What are they?
I would say they are beautiful. They are magical. But as for what causes them…
…I do not know.
Recently, as I sat with a group of men, shooting the bull, the conversation drifted to the lights that appeared over the Phoenix metro area in 2007.
One man had actually seen them while camping just outside the city limits. To him, they were—or rather, are—real. But he did not venture any opinions about the nature of their reality.
Perhaps he restrained himself because another man, who has flown thousands of pilot miles, didn’t take the subject seriously at all. He knew there was some “reasonable” explanation.
When a magician pulls a rabbit out of a hat, we know there’s more to the picture than we can see.

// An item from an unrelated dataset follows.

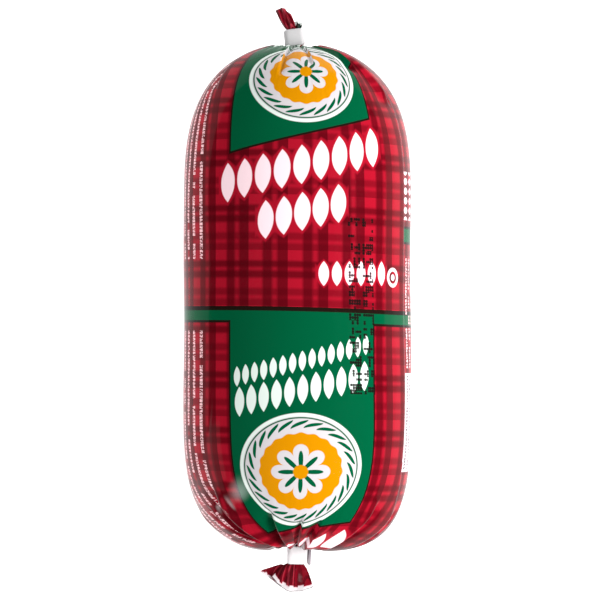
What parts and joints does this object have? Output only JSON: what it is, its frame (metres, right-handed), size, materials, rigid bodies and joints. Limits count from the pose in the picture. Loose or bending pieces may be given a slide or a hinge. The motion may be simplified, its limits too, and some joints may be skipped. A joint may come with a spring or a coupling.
{
  "type": "cured sausage",
  "caption": "Whole cured sausage, short and thick, in glossy red tartan film with a green panel, closed by a bent metal strip at each end",
  "frame": {"origin": "Middle of the flat strip on which the sausage lies, halfway along the filled part", "axes": "Length along +Y towards the end with the narrow tail, printed front faces +Z, +X is to the right seen from the front, -Z is the outward axis of the rest face"},
  "size_m": [0.0548, 0.1408, 0.052],
  "materials": {
    "printed_film": "glossy printed film, red tartan with green bands and panels",
    "clip_metal": "pale satin strip with rounded edges"
  },
  "bodies": {
    "root": {"casing": "printed_film", "clip_top": "clip_metal", "clip_bottom": "clip_metal"}
  },
  "joints": []
}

Just as the rabbit trick is magic, these unidentified lights in our skies are magic. There’s more to the picture than we can see.
Speculations as to what causes such phenomenon lack proof and often sound downright silly. Scientific rationalizations can seem as fanciful as baseless pie-in-the-sky explanations.
We project our beliefs upon those lights because we want certainty.
I want certainty. Though I see beauty in those lights, I also feel the pain of uncertainty. I want to know. But I have no way of deciphering this mystery. I may never know the secret. I may just have to be satisfied with magic and beauty.
Eventually, we’ll gain a better understanding of those lights. But when we do, some other phenomenon will undoubtedly confront us—some other phenomenon will confuse us, dazzle us, cause us to wonder.
I don’t know what our new mythology will be, but I think it needs to teach us how to deal with such mysteries. To teach us to resist the temptation to rationalize the unexplained. But to also teach us to resist the temptation to deify that which remains unknown.
The mysterious can help return us to a sense of wonder. As with any religion/mythology, our new mythology must help us address the beautiful strangeness of our life in this cosmos.